I loved the show Kung Fu as a kid. You all know what I am talking about - Kung Fu, starring David Carradine as the man, Kwai Chang Caine, who comes walking out of the east into the old west, meeting people, having adventures, getting involved in micro-dramas, kicking ass when he has to, spiritually and mentally as well as physically. Always with a flashback to his old days at the Shaolin temple with Master Kan (Philip Ahn) and Master Po (Keye Luke). (Radames Pera played the young Caine in these flashbacks.)

Well, recently I borrowed the complete 3-season set of Kung Fu on DVD, all the episodes that aired from 1972 to 1975 when it ended. If you have an infant you know that you spend a lot of time with said infant sleeping on your chest. So my youngest son and I have been steadily making our way through all the episodes. Usually, this is after my oldest son has gone to sleep. Sometimes, it is at three or four or five in the morning, when my youngest can't sleep.
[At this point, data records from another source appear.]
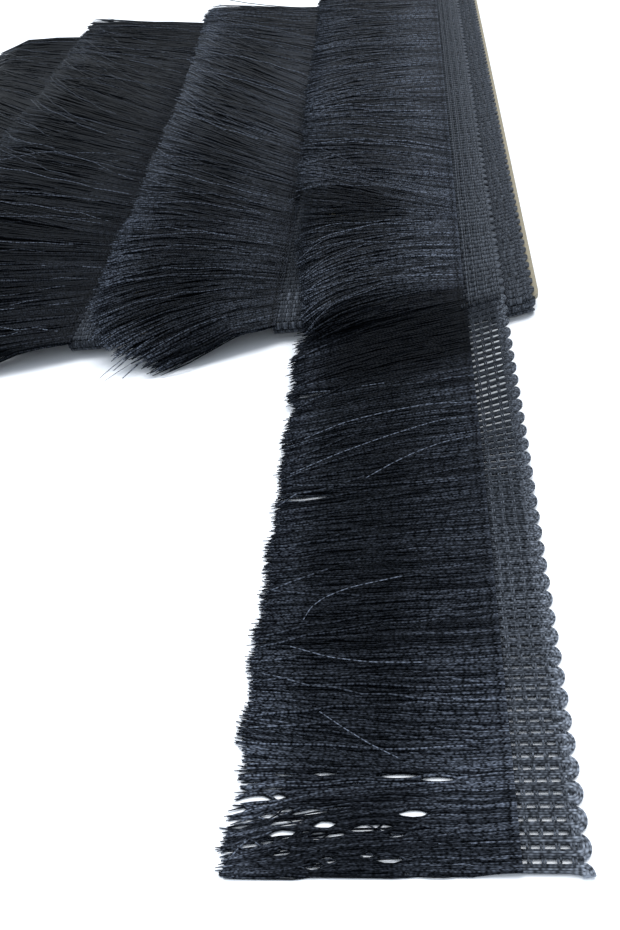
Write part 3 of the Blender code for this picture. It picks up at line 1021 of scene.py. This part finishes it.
def top_fringe(name, node, header_x, header_z, zones, sweep, reach_rows, rise, low, hang_run,
               hang_reach, glow, hairs, uneven=1.2):
    """Fringe over the card: it rises by rise towards its tips, and hangs down at the near end.

    zones has rows of near end, far end, threads a millimetre, knots and radius. reach_rows has
    rows of place and reach. low has the heights where it hangs, hang_run is how far along Y it
    does, and hang_reach its reach there. hairs is how many light hairs, painted light for their
    highlights, a millimetre lie on it.
    """
    start = zones[0][0]

    def root_x(y):
        return header_x - HALF_WIDTH + ROOT_INSET + 0.0 * y

    def root_z(y):
        return header_z + 0.0 * y

    def hang(y):
        return 1.0 - smooth((y - start) / hang_run)

    def reach(y):
        whole = read(reach_rows, y)
        return whole + (hang_reach - whole) * hang(y) + ROOT_LENGTH

    def height(y, share):
        up = np.interp(share, TOP_SHARES, (header_z, *(header_z + r for r in rise)))
        down = np.interp(share, TOP_SHARES, (header_z, *low))
        drop = hang(y)
        thick = np.interp(share, TOP_SHARES, TOP_THICK)
        return up + (down - up) * drop, thick / 2 * (1.0 - HANG_THINNER * drop)

    shape = {"root_x": root_x, "root_z": root_z, "sweep": sweep, "reach": reach, "height": height}
    groups = []
    for zone_start, zone_end, per_mm, knots, width in zones:
        groups.append(threads((zone_start, zone_end), per_mm, knots, width=width, uneven=uneven,
                              glow=glow, **shape, **TOP_THREADS))
    groups.append(threads((start + HAIR_START, HAIR_END), hairs, glow=hair_glow, **shape, **HAIRS))
    return keep(tubes(name, groups, YARN), node)


# Half the thickness of the plain fringe
FLAT_HALF = 0.55


def flat_fringe(name, node, x_near, x_far, root_z, tip_z, y_far, per_mm, reach):
    """Plain fringe of a pass that lies beneath the card or the last turn."""
    slope = (x_far - x_near) / (y_far - FRINGE_NEAR)
    group = threads(
        (FRINGE_NEAR, y_far), per_mm, knots=4, width=0.36, wander=1.2, ragged=1.0, sweep=UNSWEPT,
        root_x=lambda y: x_near + slope * (y - FRINGE_NEAR) - HALF_WIDTH + ROOT_INSET,
        root_z=lambda y: root_z + 0.0 * y,
        reach=lambda y: reach + 0.0 * y,
        height=lambda y, share: (root_z + (tip_z - root_z) * share + 0.0 * y,
                                 FLAT_HALF + 0.0 * share))
    return keep(tubes(name, [group], YARN), node)


top_fringe("yarn_top_1", "fringe_top_1", LAST_X, Z_LAST,
           zones=((156.4, 235.0, 20.0, 9, 0.225), (235.0, FRINGE_FAR, 11.5, 7, 0.275)),
           sweep=LAST_SWEEP, reach_rows=LAST_REACH, rise=(1.0, 2.0, 2.6), low=(8.2, 7.2, 6.0),
           hang_run=14.0, hang_reach=39.5, glow=last_glow, hairs=0.35)
top_fringe("yarn_top_2", "fringe_top_2", TURN_X[1], Z_TOP,
           zones=((155.7, 240.0, 18.0, 9, 0.235), (240.0, FRINGE_FAR, 9.5, 7, 0.29)),
           sweep=TURN_SWEEP, reach_rows=TURN_REACH, rise=(1.4, 3.1, 4.4), low=(6.6, 3.4, 1.3),
           hang_run=29.0, hang_reach=31.0, glow=turn_glow, hairs=0.3)
top_fringe("yarn_top_3", "fringe_top_3", TURN_X[2], Z_TOP,
           zones=((155.7, FRINGE_FAR, 8.2, 6, 0.315),),
           sweep=OUTER_SWEEP, reach_rows=THIRD_REACH, rise=(1.4, 3.1, 4.4), low=(6.6, 3.4, 1.3),
           hang_run=7.0, hang_reach=37.0, glow=outer_glow, hairs=0.3)
top_fringe("yarn_top_4", "fringe_top_4", TURN_X[3], Z_TOP,
           zones=((155.7, FRINGE_FAR, 7.2, 5, 0.38),),
           sweep=OUTER_SWEEP, reach_rows=FOURTH_REACH, rise=(1.4, 2.2, -4.4), low=(6.6, 3.4, 1.3),
           hang_run=7.0, hang_reach=37.0, glow=outer_glow, hairs=0.12, uneven=0.5)
flat_fringe("yarn_inner", "fringe_inner", TURN_X[0], TURN_X[0], Z_TOP, Z_TOP,
            y_far=472.0, per_mm=2.0, reach=46.0)

# Passes beneath the card: number, X at the near and the far fold, height at the roots and the tips
UNDER_PASSES = (
    (4, TURN_X[3], TURN_X[2], Z_UNDER, Z_TABLE),
    (3, TURN_X[2], TURN_X[1], Z_UNDER, Z_TABLE),
    (2, TURN_X[1], TURN_X[0], Z_UNDER, Z_UNDER),
    (1, TURN_X[0], LAST_X, Z_TABLE, Z_TABLE),
)
for number, *line in UNDER_PASSES:
    flat_fringe(f"yarn_under_{number}", f"fringe_under_{number}", *line,
                y_far=FRINGE_FAR, per_mm=1.4, reach=44.5)


# ------------------------------------------------------------------ card

for mat_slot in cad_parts["card"].material_slots:
    mat_slot.material = BOARD


# ------------------------------------------------------------------ table, camera and light

TABLE_SIZE = 8.0
TABLE_PLACE = (0.0, 0.0, -0.0001)
TABLE_COLOUR = (0.86, 0.88, 0.92, 1.0)
TABLE_GLOSS = 0.2
SKY_COLOUR = (0.84, 0.92, 1.0, 1.0)
SKY_STRENGTH = 0.95

bpy.ops.mesh.primitive_plane_add(size=TABLE_SIZE, location=TABLE_PLACE)
floor = bpy.context.object
floor.name = "table_top"
floor_mat, _, floor_shader = principled("white_table", roughness=0.9)
floor_shader.inputs["Base Color"].default_value = TABLE_COLOUR
floor_shader.inputs["Specular IOR Level"].default_value = TABLE_GLOSS
floor.data.materials.append(floor_mat)


def add_camera():
    data = bpy.data.cameras.new("camera")
    data.sensor_width = SENSOR
    data.lens = FOCAL_PX / PHOTO_HEIGHT_PX * SENSOR
    camera = bpy.data.objects.new("camera", data)
    bpy.context.scene.collection.objects.link(camera)
    camera.location = (Vector(CORNER) + Vector(CAMERA_AT)) * MM
    camera.rotation_euler = [math.radians(angle) for angle in CAMERA_TURN]
    bpy.context.scene.camera = camera


def add_light(name, place, aim, size, power):
    """An area light. Its place, aim and size are in metres, in the frame."""
    data = bpy.data.lights.new(name, "AREA")
    data.shape = "RECTANGLE"
    data.size, data.size_y = size
    data.energy = power
    lamp = bpy.data.objects.new(name, data)
    lamp.location = place
    lamp.rotation_euler = (Vector(aim) - Vector(place)).to_track_quat("-Z", "Y").to_euler()
    bpy.context.scene.collection.objects.link(lamp)


def add_sky():
    world = bpy.data.worlds.new("studio")
    bpy.context.scene.world = world
    world.use_nodes = True
    background = world.node_tree.nodes["Background"]
    background.inputs["Color"].default_value = SKY_COLOUR
    background.inputs["Strength"].default_value = SKY_STRENGTH


add_camera()
add_light("key_above", place=(0.40, 0.20, 1.5), aim=(0.05, 0.0, 0.0), size=(0.8, 1.5), power=26.0)
add_light("back_fill", place=(0.3, 1.4, 0.9), aim=(0.0, 0.1, 0.0), size=(1.2, 0.8), power=3.0)
add_sky()
bpy.context.scene.view_settings.view_transform = "Standard"

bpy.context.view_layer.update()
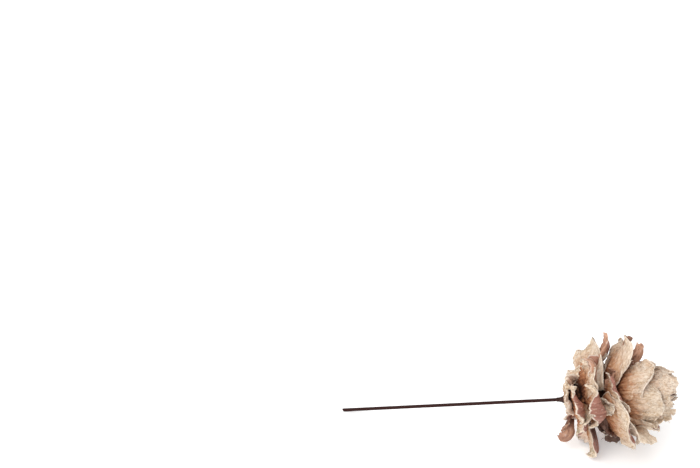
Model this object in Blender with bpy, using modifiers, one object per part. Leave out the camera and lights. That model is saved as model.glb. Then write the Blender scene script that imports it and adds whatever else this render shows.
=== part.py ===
"""A bleached rose-shaped cone on a wire pick, lying on its side.

The cone is one grown piece: a spindle-shaped core with overlapping scales in a spiral.
A straight stub wire is set in a hole in the core's base, with a small flared collar of glue
round it where it enters. The cone's own axis is +X, from its base to its bud, and the whole
pick is then leaned so that it lies on two scale tips and on the free end of the wire.
"""

import math
import random
from dataclasses import dataclass

import bmesh
import bpy
from mathutils import Matrix, Vector

# The pick as it lies: roll of the cone about its axis, rise of the wire towards the cone.
ROLL_DEG = -2.7
RISE_DEG = 12.2

# The spiral of scales, from the base of the cone at share 0 to its bud at share 1.
SEED = 11
SPIRAL_STEPS = 47
SCALE_COUNT = 44
BASE_COUNT = 5
GOLDEN_ANGLE_DEG = 137.508
ROOT_START = 0.0010
ROOT_SPREAD = 0.0270
ROOT_SINK = 0.0020

# Values that change along the spiral, as (share, value) stops.
LENGTH_STOPS = (
    (0.0, 0.0105),
    (0.10, 0.0150),
    (0.22, 0.0190),
    (0.50, 0.0200),
    (0.75, 0.0180),
    (1.0, 0.0115),
)
HALF_WIDTH_STOPS = ((0.0, 0.0052), (0.2, 0.0066), (0.7, 0.0074), (1.0, 0.0060))
ROOT_ANGLE_STOPS = ((0.0, 90.0), (0.12, 84.0), (0.3, 78.0), (0.55, 70.0), (0.8, 52.0), (1.0, 20.0))
BLADE_ANGLE_STOPS = (
    (0.0, 92.0),
    (0.12, 80.0),
    (0.25, 62.0),
    (0.4, 46.0),
    (0.55, 24.0),
    (0.75, -10.0),
    (1.0, -44.0),
)
CURL_STOPS = ((0.0, 25.0), (0.15, 50.0), (0.4, 45.0), (0.55, 18.0), (0.7, -12.0), (1.0, -10.0))

# How far one scale may differ from the rule.
AZIMUTH_JITTER_DEG = 9.0
ANGLE_JITTER_DEG = 10.0
CURL_JITTER_DEG = (-22.0, 45.0)
TWIST_JITTER_DEG = 24.0
LENGTH_JITTER = 0.09
WIDTH_JITTER = 0.12
ROOT_JITTER = 0.0006
CUP_RANGE = (-0.0012, 0.0022)
WAVE_RANGE = (0.0004, 0.0018)
WAVE_COUNTS = (0.7, 2.1)

# How much calmer the bud is than the base.
ANGLE_CALM = 0.7
TWIST_CALM = 0.8
CUP_CALM = 0.8
WAVE_CALM = 0.65

# The blade of a scale: a fan with a narrow claw, a rounded end and a waved edge.
SCALE_THICKNESS = 0.0014
CLAW_SHARE = 0.36
FAN_END = 0.55
END_ROUNDING = 0.34
END_POWER = 2.4
CURL_START = 0.70
CURL_POWER = 1.5
BLADE_COLUMNS = 4
BLADE_ROWS = 4
ROW_POWER = 0.8
MIDLINE_STEPS = 40
HEART_RADIUS = 0.0016

# The core inside the scales, with its radius at shares of its length.
CORE_LENGTH = 0.0370
CORE_STOPS = ((0.0, 0.0052), (0.30, 0.0058), (0.78, 0.0040), (1.0, 0.0014))
CORE_SIDES = 12

# The wire, its hole in the core and the glue collar round it.
WIRE_RADIUS = 0.0006
WIRE_LENGTH = 0.0960
WIRE_DEPTH = 0.0140
WIRE_BEVEL_RESOLUTION = 3
WIRE_CUT_DEG = 27.0
HOLE_SIDES = 12
CLEARANCE = 0.0003
COLLAR_LENGTH = 0.0030
COLLAR_SMALL_RADIUS = 0.0012
COLLAR_LARGE_RADIUS = 0.0023
COLLAR_FLARE_SHARE = 0.25
COLLAR_NECK_SHARE = 0.6
COLLAR_SIDES = 16

# The plain finishes.
SCALE_COLOUR = (0.58, 0.45, 0.33)
SCALE_ROUGHNESS = 0.9
LACQUER_COLOUR = (0.07, 0.03, 0.03)
LACQUER_ROUGHNESS = 0.5
LACQUER_METALLIC = 0.3
GLUE_COLOUR = (0.10, 0.05, 0.045)
GLUE_ROUGHNESS = 0.5

FLOOR_BLOCK = 0.3
MERGE = 0.00001
SHARP_DEG = 40.0


@dataclass(frozen=True)
class Change:
    """How one scale differs from the rule, in degrees or as a factor."""

    turn: float = 0.0
    longer: float = 1.0
    wider: float = 1.0
    opened: float = 0.0
    curled: float = 0.0
    twisted: float = 0.0
    skewed: float = 0.0


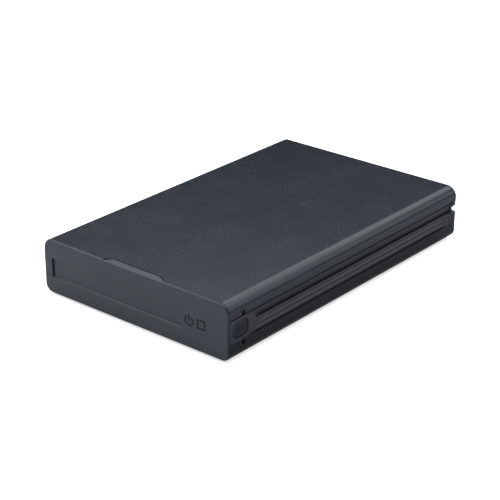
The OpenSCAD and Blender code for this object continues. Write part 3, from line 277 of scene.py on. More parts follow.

When I set about to watch this show, it was with great enthusiasm, but a distanced perspective. I had loved these shows as a kid but thought perhaps they wouldn't be as entertaining to me as an adult. Further, I figured that since the show came out in the 70s it'd probably be pretty hokey and uninformed - it was in part responsible for the "kung fu craze" that enchanted the U.S. at that time, which eventually blossomed into the full silliness of the late 70s and 80s - Sonny Chiba, Gymkata, Sho Kosugi ninja films - all enjoyable, to be sure, to the aficionado, but not always the highest caliber of entertainment, and certainly not as accessible to a broader audience. I mean, we're not talking Kurosawa's samurai movies here.

But when I started watching these shows, I was happily surprised. The show was not only as good as I remembered, it was BETTER. It was propelled by chiseled characterization, great writing, innovative film-making and mis en scene - it was so unique, so enjoyable, so insightful, not so much ahead of its time as, honestly, out of its time, because, and I may be wrong, but I think they're still not making TV as good as this today. (To tell the truth, I don't watch a lot of TV, although there's a lot I would watch if I had time.)

Anyway, the long and short of it is I have been enjoying these episodes so much - I'm maybe halfway through the first season - and have been reading a bit on the history of the show (including Herbie Pilato's The Book of Caine and Carradine's autobio, Endless Highway) that I have become increasingly interested in finding out more about how this show was made. I'm particularly interested in the writing and the cohesiveness of the writing, which I think probably has something to do with executive story consultant John Furia, and in the depth of each episode.

In clicking around the internet for its Kung Fu resources, I have found a few good ones, and I will link to them here (soon as I figure out how to make a blogroll), but none that satisfy me. That's not to take away from the other Kung Fu episode guides out there that I have found or not found. It's just that most writing about the show usually involves a plot summary and a few nuggets of wisdom from Masters Caine, Po and Kan. I think the show was so much more than that, and I'd like to discuss that, episode by episode, as time permits.

So that's my rambling introduction to this blog. What I hope to create out of it is:
  • A place where I can direct others to Kung Fu resources on the net
  • A place where I can go into greater depth about my feelings on the show, creating a companion episode guide in blog format
  • A place to encourage greater discussion of the show (either here in comments or a message board environment to be created later - if anyone knows of any, let me know)
And that's pretty much it. I'll close for now with one other caveat: as I said, I am a working, married father of two who also has hobbies; I may not be able to update this blog as often as I'd like. But I hope to do so dilligently and thoughtfully and I hope any readers I may attract will help me in creating this resource.

Now, as Caine might say, I have to be moving along.